=== Stored data ===

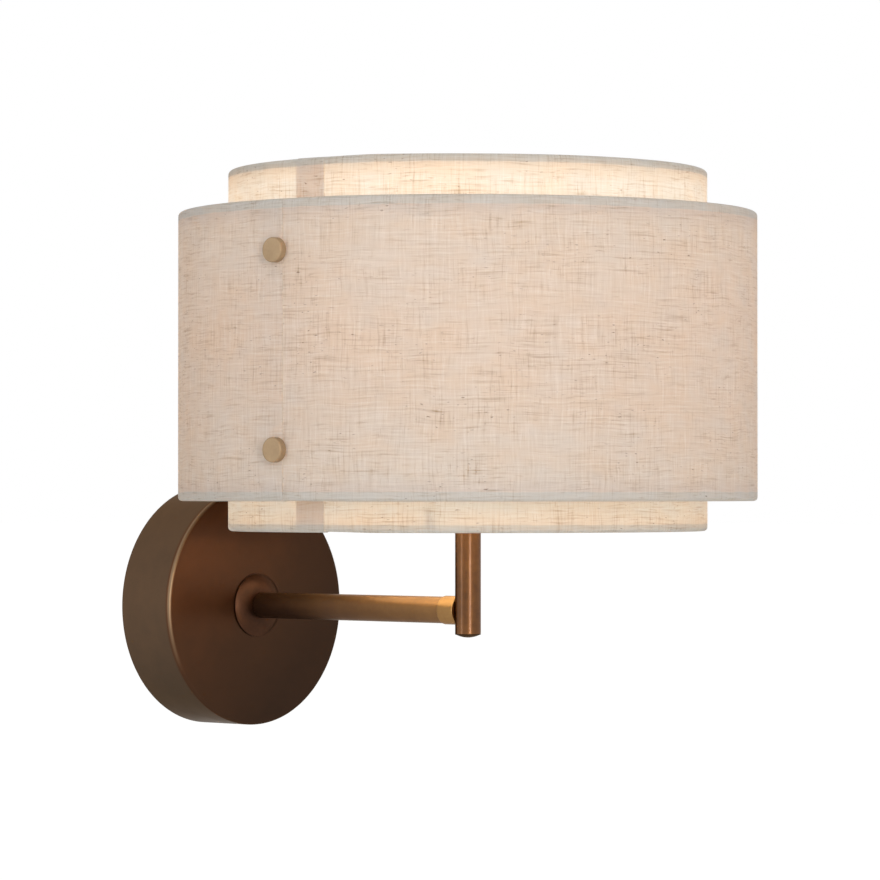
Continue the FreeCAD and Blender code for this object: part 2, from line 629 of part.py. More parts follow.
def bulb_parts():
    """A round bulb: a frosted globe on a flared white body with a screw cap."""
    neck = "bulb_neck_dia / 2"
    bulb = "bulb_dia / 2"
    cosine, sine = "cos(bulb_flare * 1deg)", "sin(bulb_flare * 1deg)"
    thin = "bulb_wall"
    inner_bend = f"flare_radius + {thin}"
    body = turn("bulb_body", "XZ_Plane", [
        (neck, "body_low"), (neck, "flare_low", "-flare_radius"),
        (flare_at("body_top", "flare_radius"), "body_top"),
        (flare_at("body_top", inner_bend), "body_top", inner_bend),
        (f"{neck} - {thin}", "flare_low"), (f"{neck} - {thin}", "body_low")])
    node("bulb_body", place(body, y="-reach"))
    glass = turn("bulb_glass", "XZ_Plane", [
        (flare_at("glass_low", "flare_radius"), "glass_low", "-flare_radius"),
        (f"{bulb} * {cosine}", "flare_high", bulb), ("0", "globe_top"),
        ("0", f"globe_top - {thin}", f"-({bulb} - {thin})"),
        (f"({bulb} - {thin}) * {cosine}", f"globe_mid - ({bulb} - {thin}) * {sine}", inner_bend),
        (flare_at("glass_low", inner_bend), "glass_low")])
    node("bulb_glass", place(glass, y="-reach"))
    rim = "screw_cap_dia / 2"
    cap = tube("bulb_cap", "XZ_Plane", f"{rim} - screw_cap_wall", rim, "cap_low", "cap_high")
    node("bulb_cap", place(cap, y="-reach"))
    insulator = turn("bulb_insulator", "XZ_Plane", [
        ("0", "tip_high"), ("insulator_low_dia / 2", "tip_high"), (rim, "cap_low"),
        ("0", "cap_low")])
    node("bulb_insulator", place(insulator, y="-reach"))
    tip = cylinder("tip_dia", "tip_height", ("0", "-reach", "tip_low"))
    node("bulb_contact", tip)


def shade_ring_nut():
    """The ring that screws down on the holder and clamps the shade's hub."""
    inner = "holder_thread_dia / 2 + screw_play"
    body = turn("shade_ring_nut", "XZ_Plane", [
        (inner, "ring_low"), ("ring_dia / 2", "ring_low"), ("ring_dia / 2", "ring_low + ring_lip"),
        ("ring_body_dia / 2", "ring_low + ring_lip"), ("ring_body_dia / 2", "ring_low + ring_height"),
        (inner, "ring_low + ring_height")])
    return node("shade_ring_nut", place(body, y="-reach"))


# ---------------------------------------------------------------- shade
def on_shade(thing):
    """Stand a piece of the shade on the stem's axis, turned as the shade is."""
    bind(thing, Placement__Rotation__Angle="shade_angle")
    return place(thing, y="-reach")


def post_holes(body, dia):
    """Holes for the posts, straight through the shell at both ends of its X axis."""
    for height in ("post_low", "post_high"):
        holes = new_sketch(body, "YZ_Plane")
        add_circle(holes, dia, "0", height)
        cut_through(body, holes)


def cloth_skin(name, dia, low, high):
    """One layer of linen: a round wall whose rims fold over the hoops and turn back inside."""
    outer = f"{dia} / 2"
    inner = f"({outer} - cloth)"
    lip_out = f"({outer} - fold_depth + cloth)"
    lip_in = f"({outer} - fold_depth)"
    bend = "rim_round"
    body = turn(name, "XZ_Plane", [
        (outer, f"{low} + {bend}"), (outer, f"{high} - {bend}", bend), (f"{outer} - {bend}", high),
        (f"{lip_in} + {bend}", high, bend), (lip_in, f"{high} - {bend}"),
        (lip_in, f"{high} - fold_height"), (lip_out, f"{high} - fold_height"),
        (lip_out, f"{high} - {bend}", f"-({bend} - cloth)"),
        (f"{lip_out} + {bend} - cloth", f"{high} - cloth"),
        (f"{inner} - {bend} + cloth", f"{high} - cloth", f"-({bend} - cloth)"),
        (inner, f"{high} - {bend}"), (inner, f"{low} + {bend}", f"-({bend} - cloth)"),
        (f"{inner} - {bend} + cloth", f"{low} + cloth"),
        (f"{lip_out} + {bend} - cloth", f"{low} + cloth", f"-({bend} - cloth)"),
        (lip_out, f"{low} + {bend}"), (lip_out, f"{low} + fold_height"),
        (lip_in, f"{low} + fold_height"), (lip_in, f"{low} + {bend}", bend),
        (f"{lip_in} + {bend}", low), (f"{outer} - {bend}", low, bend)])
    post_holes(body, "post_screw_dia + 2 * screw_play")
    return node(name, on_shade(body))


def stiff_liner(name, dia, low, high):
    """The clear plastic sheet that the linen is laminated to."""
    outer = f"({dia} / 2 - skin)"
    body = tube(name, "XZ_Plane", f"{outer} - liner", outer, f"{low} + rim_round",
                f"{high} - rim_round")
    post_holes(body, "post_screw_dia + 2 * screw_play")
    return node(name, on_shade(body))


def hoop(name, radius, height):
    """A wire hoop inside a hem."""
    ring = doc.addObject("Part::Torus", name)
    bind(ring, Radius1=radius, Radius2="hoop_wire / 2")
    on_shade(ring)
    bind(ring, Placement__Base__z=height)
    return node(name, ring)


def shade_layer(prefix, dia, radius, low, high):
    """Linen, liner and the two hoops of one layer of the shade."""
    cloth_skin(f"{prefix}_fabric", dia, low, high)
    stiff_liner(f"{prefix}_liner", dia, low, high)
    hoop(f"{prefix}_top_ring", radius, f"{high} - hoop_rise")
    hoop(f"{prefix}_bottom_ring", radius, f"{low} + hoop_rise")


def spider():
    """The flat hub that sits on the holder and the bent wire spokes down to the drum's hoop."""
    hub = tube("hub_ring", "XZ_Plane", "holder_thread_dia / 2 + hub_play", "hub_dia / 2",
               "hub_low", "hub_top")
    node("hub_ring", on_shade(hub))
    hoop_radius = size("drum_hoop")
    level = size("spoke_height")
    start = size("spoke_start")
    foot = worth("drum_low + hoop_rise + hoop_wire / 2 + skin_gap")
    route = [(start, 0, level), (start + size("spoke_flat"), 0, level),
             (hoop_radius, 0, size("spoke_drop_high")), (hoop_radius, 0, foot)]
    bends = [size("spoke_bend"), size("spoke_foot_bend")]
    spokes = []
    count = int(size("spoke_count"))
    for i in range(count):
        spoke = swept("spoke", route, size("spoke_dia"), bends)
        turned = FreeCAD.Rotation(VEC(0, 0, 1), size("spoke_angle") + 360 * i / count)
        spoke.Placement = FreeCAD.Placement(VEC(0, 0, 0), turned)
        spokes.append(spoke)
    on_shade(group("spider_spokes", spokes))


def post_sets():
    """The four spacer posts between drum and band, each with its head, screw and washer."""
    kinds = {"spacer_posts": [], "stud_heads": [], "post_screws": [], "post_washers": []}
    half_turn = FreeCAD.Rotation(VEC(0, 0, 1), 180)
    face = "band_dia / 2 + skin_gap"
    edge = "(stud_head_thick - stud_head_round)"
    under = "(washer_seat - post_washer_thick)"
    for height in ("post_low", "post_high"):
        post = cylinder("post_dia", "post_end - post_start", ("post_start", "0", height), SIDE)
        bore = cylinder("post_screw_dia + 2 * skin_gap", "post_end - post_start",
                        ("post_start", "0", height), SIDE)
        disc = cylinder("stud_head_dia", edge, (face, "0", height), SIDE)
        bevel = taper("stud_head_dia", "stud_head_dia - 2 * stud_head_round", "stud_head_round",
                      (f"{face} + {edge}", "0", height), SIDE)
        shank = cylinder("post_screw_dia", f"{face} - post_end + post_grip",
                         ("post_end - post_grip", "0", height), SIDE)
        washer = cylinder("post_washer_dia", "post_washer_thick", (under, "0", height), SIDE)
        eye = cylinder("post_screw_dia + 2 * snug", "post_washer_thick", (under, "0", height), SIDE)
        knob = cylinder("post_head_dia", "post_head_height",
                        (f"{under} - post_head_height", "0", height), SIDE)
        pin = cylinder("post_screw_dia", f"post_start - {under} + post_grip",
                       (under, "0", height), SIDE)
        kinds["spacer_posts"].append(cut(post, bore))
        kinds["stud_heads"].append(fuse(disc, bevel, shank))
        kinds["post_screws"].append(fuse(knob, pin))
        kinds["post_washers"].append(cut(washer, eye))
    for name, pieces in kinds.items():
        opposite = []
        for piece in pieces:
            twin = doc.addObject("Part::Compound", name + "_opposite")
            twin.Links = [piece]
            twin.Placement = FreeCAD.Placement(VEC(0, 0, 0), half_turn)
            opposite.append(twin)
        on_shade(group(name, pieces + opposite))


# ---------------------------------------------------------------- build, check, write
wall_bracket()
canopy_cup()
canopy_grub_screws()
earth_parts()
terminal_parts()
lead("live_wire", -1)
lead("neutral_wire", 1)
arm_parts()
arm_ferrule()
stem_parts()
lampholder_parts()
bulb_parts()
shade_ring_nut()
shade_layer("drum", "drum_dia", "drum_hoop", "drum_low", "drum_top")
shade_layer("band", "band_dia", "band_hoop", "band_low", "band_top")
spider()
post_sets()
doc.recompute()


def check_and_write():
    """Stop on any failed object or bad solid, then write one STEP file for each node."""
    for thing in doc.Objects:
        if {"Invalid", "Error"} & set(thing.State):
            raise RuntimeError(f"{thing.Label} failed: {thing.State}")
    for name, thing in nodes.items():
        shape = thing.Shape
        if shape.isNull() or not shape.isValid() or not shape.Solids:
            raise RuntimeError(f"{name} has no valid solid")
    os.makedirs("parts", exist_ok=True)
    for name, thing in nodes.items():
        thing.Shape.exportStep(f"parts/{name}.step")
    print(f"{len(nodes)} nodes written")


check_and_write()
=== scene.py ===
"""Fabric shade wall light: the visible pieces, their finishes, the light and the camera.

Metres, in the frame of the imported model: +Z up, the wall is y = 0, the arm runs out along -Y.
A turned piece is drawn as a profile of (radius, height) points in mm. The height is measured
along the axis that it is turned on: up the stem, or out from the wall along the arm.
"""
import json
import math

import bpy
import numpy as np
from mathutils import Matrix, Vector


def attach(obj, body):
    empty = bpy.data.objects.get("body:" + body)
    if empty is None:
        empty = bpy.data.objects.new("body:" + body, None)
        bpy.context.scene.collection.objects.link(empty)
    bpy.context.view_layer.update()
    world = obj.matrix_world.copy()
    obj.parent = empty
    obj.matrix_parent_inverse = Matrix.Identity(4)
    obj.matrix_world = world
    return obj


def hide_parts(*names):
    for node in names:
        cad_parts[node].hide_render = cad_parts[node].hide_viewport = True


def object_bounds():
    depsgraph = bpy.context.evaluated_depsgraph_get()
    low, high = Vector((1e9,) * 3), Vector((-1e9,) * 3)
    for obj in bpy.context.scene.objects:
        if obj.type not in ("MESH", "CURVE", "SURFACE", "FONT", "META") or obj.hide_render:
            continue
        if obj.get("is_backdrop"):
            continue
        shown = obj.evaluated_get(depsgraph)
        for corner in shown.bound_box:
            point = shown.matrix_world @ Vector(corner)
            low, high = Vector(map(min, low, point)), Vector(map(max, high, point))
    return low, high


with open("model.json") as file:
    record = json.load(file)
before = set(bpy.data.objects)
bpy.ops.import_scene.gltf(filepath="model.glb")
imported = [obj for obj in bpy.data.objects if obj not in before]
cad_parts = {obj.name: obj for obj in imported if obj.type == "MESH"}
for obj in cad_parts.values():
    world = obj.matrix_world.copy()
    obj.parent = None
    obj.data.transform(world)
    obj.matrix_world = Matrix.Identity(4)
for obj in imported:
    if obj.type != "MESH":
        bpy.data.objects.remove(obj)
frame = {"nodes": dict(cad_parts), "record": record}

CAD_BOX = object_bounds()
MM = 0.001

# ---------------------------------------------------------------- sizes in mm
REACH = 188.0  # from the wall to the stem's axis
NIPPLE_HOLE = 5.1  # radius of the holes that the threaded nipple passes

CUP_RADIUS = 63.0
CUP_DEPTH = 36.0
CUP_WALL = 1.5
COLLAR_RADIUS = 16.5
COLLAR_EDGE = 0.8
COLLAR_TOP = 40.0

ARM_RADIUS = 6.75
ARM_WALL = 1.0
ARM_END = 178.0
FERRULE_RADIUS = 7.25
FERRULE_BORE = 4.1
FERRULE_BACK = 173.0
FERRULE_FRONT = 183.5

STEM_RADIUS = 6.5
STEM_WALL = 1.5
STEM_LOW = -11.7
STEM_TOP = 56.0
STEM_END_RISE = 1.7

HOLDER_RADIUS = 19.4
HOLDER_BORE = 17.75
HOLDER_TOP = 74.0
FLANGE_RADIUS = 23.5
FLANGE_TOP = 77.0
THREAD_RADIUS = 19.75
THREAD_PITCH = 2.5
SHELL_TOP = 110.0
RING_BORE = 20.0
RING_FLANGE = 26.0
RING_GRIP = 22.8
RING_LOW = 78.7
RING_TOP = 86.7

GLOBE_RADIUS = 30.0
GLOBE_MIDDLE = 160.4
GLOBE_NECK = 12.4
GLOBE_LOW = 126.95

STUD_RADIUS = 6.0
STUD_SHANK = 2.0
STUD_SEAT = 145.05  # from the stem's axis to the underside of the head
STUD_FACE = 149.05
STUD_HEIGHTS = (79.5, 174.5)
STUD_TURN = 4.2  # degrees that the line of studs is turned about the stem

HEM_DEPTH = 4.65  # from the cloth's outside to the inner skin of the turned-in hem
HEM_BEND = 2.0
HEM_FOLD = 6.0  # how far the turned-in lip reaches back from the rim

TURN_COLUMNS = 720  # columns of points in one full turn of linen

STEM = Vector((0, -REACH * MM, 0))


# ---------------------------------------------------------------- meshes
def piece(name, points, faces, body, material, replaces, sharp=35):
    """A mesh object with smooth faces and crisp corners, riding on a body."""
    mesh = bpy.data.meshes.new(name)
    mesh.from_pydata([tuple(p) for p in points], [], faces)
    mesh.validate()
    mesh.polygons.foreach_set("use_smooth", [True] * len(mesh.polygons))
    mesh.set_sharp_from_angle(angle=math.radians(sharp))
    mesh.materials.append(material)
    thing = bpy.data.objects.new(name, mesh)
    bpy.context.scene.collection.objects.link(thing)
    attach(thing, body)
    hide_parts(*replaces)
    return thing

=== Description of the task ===
Repeat the line containing "bpy.data.objects.remove(obj)" and all subsequent lines through the final line of the data, exactly and with no others.

=== Expected answer ===
        bpy.data.objects.remove(obj)
frame = {"nodes": dict(cad_parts), "record": record}

CAD_BOX = object_bounds()
MM = 0.001

# ---------------------------------------------------------------- sizes in mm
REACH = 188.0  # from the wall to the stem's axis
NIPPLE_HOLE = 5.1  # radius of the holes that the threaded nipple passes

CUP_RADIUS = 63.0
CUP_DEPTH = 36.0
CUP_WALL = 1.5
COLLAR_RADIUS = 16.5
COLLAR_EDGE = 0.8
COLLAR_TOP = 40.0

ARM_RADIUS = 6.75
ARM_WALL = 1.0
ARM_END = 178.0
FERRULE_RADIUS = 7.25
FERRULE_BORE = 4.1
FERRULE_BACK = 173.0
FERRULE_FRONT = 183.5

STEM_RADIUS = 6.5
STEM_WALL = 1.5
STEM_LOW = -11.7
STEM_TOP = 56.0
STEM_END_RISE = 1.7

HOLDER_RADIUS = 19.4
HOLDER_BORE = 17.75
HOLDER_TOP = 74.0
FLANGE_RADIUS = 23.5
FLANGE_TOP = 77.0
THREAD_RADIUS = 19.75
THREAD_PITCH = 2.5
SHELL_TOP = 110.0
RING_BORE = 20.0
RING_FLANGE = 26.0
RING_GRIP = 22.8
RING_LOW = 78.7
RING_TOP = 86.7

GLOBE_RADIUS = 30.0
GLOBE_MIDDLE = 160.4
GLOBE_NECK = 12.4
GLOBE_LOW = 126.95

STUD_RADIUS = 6.0
STUD_SHANK = 2.0
STUD_SEAT = 145.05  # from the stem's axis to the underside of the head
STUD_FACE = 149.05
STUD_HEIGHTS = (79.5, 174.5)
STUD_TURN = 4.2  # degrees that the line of studs is turned about the stem

HEM_DEPTH = 4.65  # from the cloth's outside to the inner skin of the turned-in hem
HEM_BEND = 2.0
HEM_FOLD = 6.0  # how far the turned-in lip reaches back from the rim

TURN_COLUMNS = 720  # columns of points in one full turn of linen

STEM = Vector((0, -REACH * MM, 0))


# ---------------------------------------------------------------- meshes
def piece(name, points, faces, body, material, replaces, sharp=35):
    """A mesh object with smooth faces and crisp corners, riding on a body."""
    mesh = bpy.data.meshes.new(name)
    mesh.from_pydata([tuple(p) for p in points], [], faces)
    mesh.validate()
    mesh.polygons.foreach_set("use_smooth", [True] * len(mesh.polygons))
    mesh.set_sharp_from_angle(angle=math.radians(sharp))
    mesh.materials.append(material)
    thing = bpy.data.objects.new(name, mesh)
    bpy.context.scene.collection.objects.link(thing)
    attach(thing, body)
    hide_parts(*replaces)
    return thing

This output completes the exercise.